The work environment may be challenging sometimes
- You may not be getting on well with your boss;
- You may feel that the salary you are earning is too little for the effort of work you are putting in;
- You may not like the organisational culture and the way you do things;
- Your voice may not be heard;
- You may be in a wrong career choice and not loving it; and
- You may have an epiphamy, a great business idea.
So, you may have a passion to do something and wanting to quit, because suddenly, it looks rosier outside…you see opportunities for you to become an entrepreneur, have your own business, and you see people that you know that are successful in their businesses, right? And by definition, you will also be successful, yes?
Before you quit your job, consider the following:
You may have every possible reason, all the justification to want to quit your job right now. However, there are some key questions that you need to ask yourself. Being an entrepreneur is a serious responsibility.
Is this going to make me happier?
Before leaving your job, make sure this is really what you want. Make sure this is your passion, and not just what you perceive you want or a way to escape the challenges you are having in your current job.
Is this the right time?
Look at your current situation and be honest about it. You have commitments, which you need to fulfill that you cannot afford to not meet, especially your expenses. You will need 18 months’ worth of savings to cover your expenses before business becomes stable. And as you know, business is cyclical. You will have months of windfall, and dry months – you need to make sure you will be able to cover money matters.
How much am I willing to change my lifestyle?
Running a business is going to require a lot from you in terms of capital. If you are developing a product, you will need raw material. If you’re providing a service, you will require tools, and materials and whatever else you may need to provide a superb service. This will have a big impact on your current lifestyle and finances. This is because you may need to use your own funds to procure the basic necessities, and when you’re in the dry business cycle or when your business has not picked up, you will need to maintain the lifestyle you are accustomed to living.
Am I leaving in a good stead?
How you leave your current employ is important as it will have an impact on your business. Firstly, you may probably need your current employers to be your customers. It is possible that 1 day, you may need your job back when things don’t work out. So, don’t leave in a huff… Consider testing the business before you actually establish it… Can I do something over the weekend, in the evening, that is not going to impact on my ability to do my current job adequately? Before stepping out, make sure you have the relevant skills, qualities and intangibles to make a new business work.

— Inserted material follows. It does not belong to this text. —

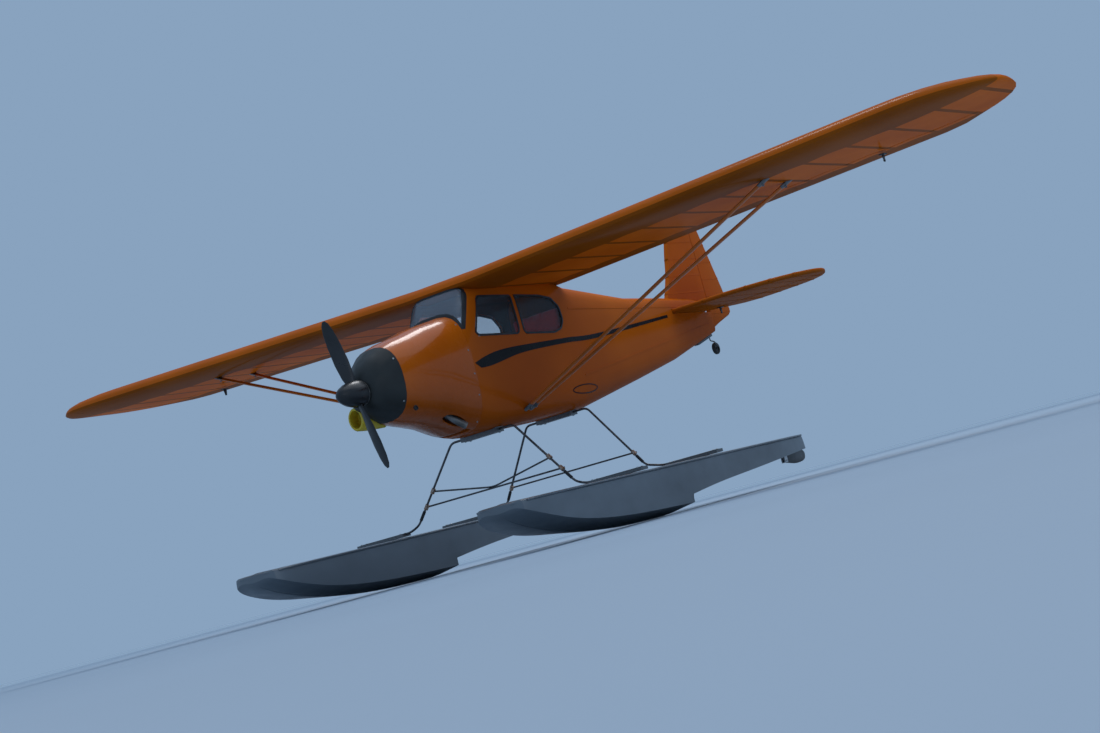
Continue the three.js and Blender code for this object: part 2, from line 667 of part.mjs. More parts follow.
// The float's lines: half width, keel, chine and deck heights, with the step two thirds of the way back.
const FLOAT_LINES = [
  { x: BOW_X, half: 30, keel: -262, chine: -258, deck: -251 },
  { x: 99, half: 43, keel: -268, chine: -264, deck: DECK_Z },
  { x: 86, half: 52, keel: -276, chine: -271, deck: DECK_Z },
  { x: 52, half: 59, keel: -288, chine: -283, deck: DECK_Z },
  { x: -8, half: 62, keel: -304, chine: -298, deck: DECK_Z },
  { x: -100, half: 63, keel: -319, chine: -309, deck: DECK_Z },
  { x: -210, half: 63, keel: KEEL_Z, chine: -314.5, deck: DECK_Z },
  { x: STEP_X, half: 63, keel: KEEL_Z, chine: -318, deck: DECK_Z },
  { x: STEP_X - 0.6, half: 63, keel: -310, chine: -305, deck: DECK_Z },
  { x: -443, half: 63, keel: -300, chine: -296, deck: DECK_Z },
  { x: -550, half: 62.5, keel: -294, chine: -291, deck: DECK_Z },
  { x: -657, half: 61, keel: -287.5, chine: -285, deck: DECK_Z },
  { x: -770, half: 58, keel: -280, chine: -278, deck: DECK_Z },
  { x: -792, half: 56, keel: -278.5, chine: -276.5, deck: DECK_Z },
  { x: STERN_X, half: 50, keel: -276, chine: -274, deck: DECK_Z - 1 },
];

function floatRing(line, y) {
  const { half, deck } = line;
  const round = Math.min(7, half * 0.4, (deck - line.chine) * 0.4);
  const side = [
    [half * 0.5, line.keel * 0.5 + line.chine * 0.5],
    [half, line.chine],
    [half * 0.985, deck - round],
    [half * 0.985 - round * 0.3, deck - round * 0.3],
    [half * 0.985 - round, deck],
    [half * 0.4, deck + 1],
  ];
  const ring = [v(line.x, y, line.keel)];
  side.forEach(([w, z]) => ring.push(v(line.x, y + w, z)));
  [...side].reverse().forEach(([w, z]) => ring.push(v(line.x, y - w, z)));
  return ring;
}

// The undercarriage: each bent wire runs under the belly, down to a knee and across both float decks.
const GEAR = [
  { name: "front", topX: -254, kneeX: -240, kneeY: 166, kneeZ: -236, footX: -238, bellyZ: -116.9 },
  { name: "rear", topX: -487, kneeX: -489, kneeY: 152, kneeZ: -235, footX: -489, bellyZ: -110.7 },
];
const TOP_Y = 66;
const FOOT_Y = 186;
const WIRE_END_Y = TRACK_HALF + 49;
const FOOT_Z = DECK_Z + 5.5;
const SPREADER_Z = -209;

function makeFloats() {
  const port = loft(FLOAT_LINES.map((line) => floatRing(line, TRACK_HALF)));
  add("float_port", port, "silver");
  add("float_starboard", mirrored(port), "silver");
  for (const row of GEAR) {
    const half = [
      v(row.topX, TOP_Y, row.bellyZ),
      v(row.kneeX, row.kneeY, row.kneeZ),
      v(row.footX, FOOT_Y, FOOT_Z),
      v(row.footX, WIRE_END_Y, FOOT_Z),
    ];
    const path = [...half].reverse().map((p) => v(p.x, -p.y, p.z)).concat(half);
    add("gear_wire_" + row.name, geometryOf(solid(bentWire(path, WIRE / 2, 8))), "steel");
  }
}

// A point on a leg at a given height.
function onLeg(row, z) {
  const top = v(row.topX, TOP_Y, row.bellyZ);
  return top.lerp(v(row.kneeX, row.kneeY, row.kneeZ), (z - row.bellyZ) / (row.kneeZ - row.bellyZ));
}

// A straight wire behind the legs ties them across, and the front pair has a shallow V above it.
function makeSpreaders() {
  const thin = 1.5;
  for (const row of GEAR) {
    const end = onLeg(row, SPREADER_Z);
    const x = end.x - WIRE / 2 - thin - 0.25;
    let wire = solid(bar(v(x, -end.y - 4, end.z), v(x, end.y + 4, end.z), thin, 8));
    if (row.name === "front") {
      const high = onLeg(row, SPREADER_Z + 23);
      high.x -= WIRE / 2 + thin + 0.25;
      high.y += 3;
      const upper = [v(high.x, -high.y, high.z), v(x, 0, end.z + 1.5), high];
      wire = wire.add(solid(bentWire(upper, thin, 12)));
    }
    add("spreader_" + row.name, geometryOf(wire), "steel");
  }
}

// A grooved plate under the belly holds each gear wire.
function makeClamps() {
  const body = solid(bodyLoft(FIREWALL_X, -800, GAP));
  for (const row of GEAR) {
    const groove = bar(v(row.topX, -50, row.bellyZ), v(row.topX, 50, row.bellyZ), WIRE / 2 + GAP, 12);
    const plate = solid(box(row.topX - 11, row.topX + 11, -38, 38, row.bellyZ - 5, row.bellyZ + 8));
    add("gear_clamp_" + row.name, geometryOf(largest(plate.subtract(solid(groove)).subtract(body))), "alloy");
  }
}

// A grooved strip across each deck takes the end of the wire.
function makeSaddles() {
  for (const row of GEAR) {
    const [y0, y1] = [TRACK_HALF - 52, TRACK_HALF + 52];
    const strip = solid(box(row.footX - 11, row.footX + 11, y0, y1, DECK_Z + 1.3, FOOT_Z + 1.3));
    const groove = bar(v(row.footX, y0 - 2, FOOT_Z), v(row.footX, WIRE_END_Y + GAP, FOOT_Z), WIRE / 2 + GAP, 12);
    const geometry = geometryOf(strip.subtract(solid(groove)));
    add("saddle_" + row.name + "_port", geometry, "alloy");
    add("saddle_" + row.name + "_starboard", mirrored(geometry), "alloy");
  }
}

// The water rudder steers on a post behind the port float and kicks up about a pin across its foot.
function makeWaterRudder() {
  const y = TRACK_HALF;
  const x = STERN_X - 7;
  let bracket = solid(box(STERN_X - 2.5, STERN_X - GAP, y - 10, y + 10, -273, -256));
  bracket = bracket.add(solid(box(x - 4, STERN_X - 1, y - 4, y + 4, -264, -261)));
  bracket = bracket.add(solid(box(x - 4, STERN_X - 1, y - 4, y + 4, -273, -270)));
  bracket = bracket.subtract(solid(bar(v(x, y, -300), v(x, y, -250), 1.9, 12)));
  add("water_rudder_bracket", geometryOf(bracket), "alloy");
  let post = solid(bar(v(x, y, -282), v(x, y, -257), 1.5, 12));
  post = post.add(solid(bar(v(x, y, -260.7), v(x, y, -258), 3, 12)));
  post = post.add(solid(box(x - 8, x + 3, y - 4, y + 4, -283, -275)));
  post = post.add(solid(box(x - 8, x + 3, y - 4, y - 1.5, -292, -280)));
  post = post.add(solid(box(x - 8, x + 3, y + 1.5, y + 4, -292, -280)));
  post = post.add(solid(bar(v(x - 3, y - 4, -288), v(x - 3, y + 4, -288), 1, 10)));
  add("water_rudder_post", geometryOf(post), "alloy");
  const edge = [[-2.8, 2.8], [0, 4], [5, 4], [16, 9], [44, 13], [74, 13], [84, 6], [80, -5], [46, -10], [12, -6],
    [0, -4], [-2.8, -2.8], [-4, 0]];
  const outline = smooth(edge, 36).map(([a, b]) => [x - 3 - a, -288 + b]);
  const pin = solid(bar(v(x - 3, y - 4, -288), v(x - 3, y + 4, -288), 1.3, 10));
  const blade = solid(sidePlate(outline, y - 1, y + 1)).subtract(pin);
  add("water_rudder_blade", geometryOf(blade), "blackPlastic");
}

makeFuselage();
makeWindows();
makeCabin();
makeNose();
makeScoop();
makeEngine();
makePropeller();
makeWing();
makeStruts();
makeFin();
makeTailplane();
makeTailWheel();
makeFloats();
makeSpreaders();
makeClamps();
makeSaddles();
makeWaterRudder();

// The origin is moved to the floor under the middle of the aircraft.
const FRONT_X = BOW_X;
aircraft.position.set(-(FRONT_X + REAR_X) / 2, 0, -KEEL_Z);

export default aircraft;
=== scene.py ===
import math

import bmesh
import bpy
from mathutils import Matrix, Vector


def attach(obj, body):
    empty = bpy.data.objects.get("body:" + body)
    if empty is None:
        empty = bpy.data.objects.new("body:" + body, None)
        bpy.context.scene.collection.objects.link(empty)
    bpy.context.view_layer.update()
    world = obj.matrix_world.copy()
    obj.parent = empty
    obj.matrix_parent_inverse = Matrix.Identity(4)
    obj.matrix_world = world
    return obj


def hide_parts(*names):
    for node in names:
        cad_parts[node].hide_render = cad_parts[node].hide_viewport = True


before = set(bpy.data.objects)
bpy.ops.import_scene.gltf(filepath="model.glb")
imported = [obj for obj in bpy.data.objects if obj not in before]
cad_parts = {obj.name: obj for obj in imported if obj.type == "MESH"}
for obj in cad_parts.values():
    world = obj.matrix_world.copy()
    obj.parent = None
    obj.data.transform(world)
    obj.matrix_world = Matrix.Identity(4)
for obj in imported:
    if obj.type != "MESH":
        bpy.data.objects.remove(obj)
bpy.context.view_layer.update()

# CAMERA
# It stands on the floor ahead of the port wing and looks along the photograph's line of sight,
# rolled by the bank that the aircraft has in the photograph.
SIGHT_AZIMUTH = math.radians(33)
SIGHT_DISTANCE = 3.6
LENS_HEIGHT = 0.015
LENS_MM = 66
NEAREST_SHOWN = 0.01
BANK = math.radians(15)
AIM = Vector((0.035, -0.01, 0.31))
bpy.ops.object.camera_add(
    location=(
        AIM.x + SIGHT_DISTANCE * math.cos(SIGHT_AZIMUTH),
        AIM.y + SIGHT_DISTANCE * math.sin(SIGHT_AZIMUTH),
        LENS_HEIGHT,
    )
)
camera = bpy.context.active_object
sight = (AIM - camera.location).to_track_quat("-Z", "Y").to_matrix()
camera.rotation_euler = (sight @ Matrix.Rotation(-BANK, 3, "Z")).to_euler()
camera.data.lens = LENS_MM
camera.data.clip_start = NEAREST_SHOWN
bpy.context.scene.camera = camera

# FLOOR
# A pale blue-grey painted floor, wide enough that its far edge runs into the sky-coloured room.
# The paint grows a little paler with distance, so no hard line shows behind the aircraft.
FLOOR_RADIUS = 60.0
FLOOR_NEAR = (0.44, 0.53, 0.62)
FLOOR_FAR = (0.95, 0.965, 0.975)
FLOOR_MOTTLE = 0.97
POOL_OF_LIGHT = (-1.2, -0.6, 0)
FADE_FROM, FADE_TO = 1.5, 9.0
TONE_STOPS = (0.35, 0.65)
BASE = "Base Color"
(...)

Is my business idea viable?
Unless you’re going to be the next Thomas Edison and invent the light bulb, or something out of this world that has not been used before, the reality is that there’s probably someone out there (your competition) who is providing the service/product you want to provide. What you need to do is to conduct business idea research and identify what your competition is not doing so that you can use that information to ‘niche’ yourself in the market. So, establish the efficacy of your business idea first before your resign.
Do I have an exit strategy?
What happens if your business does not work out? You may have conducted the research and the results may have given you the impression that it would work, but market conditions change so much that you ultimately have to close down? You may need the job that you actually left in a huff, and how do you approach your previous bosses?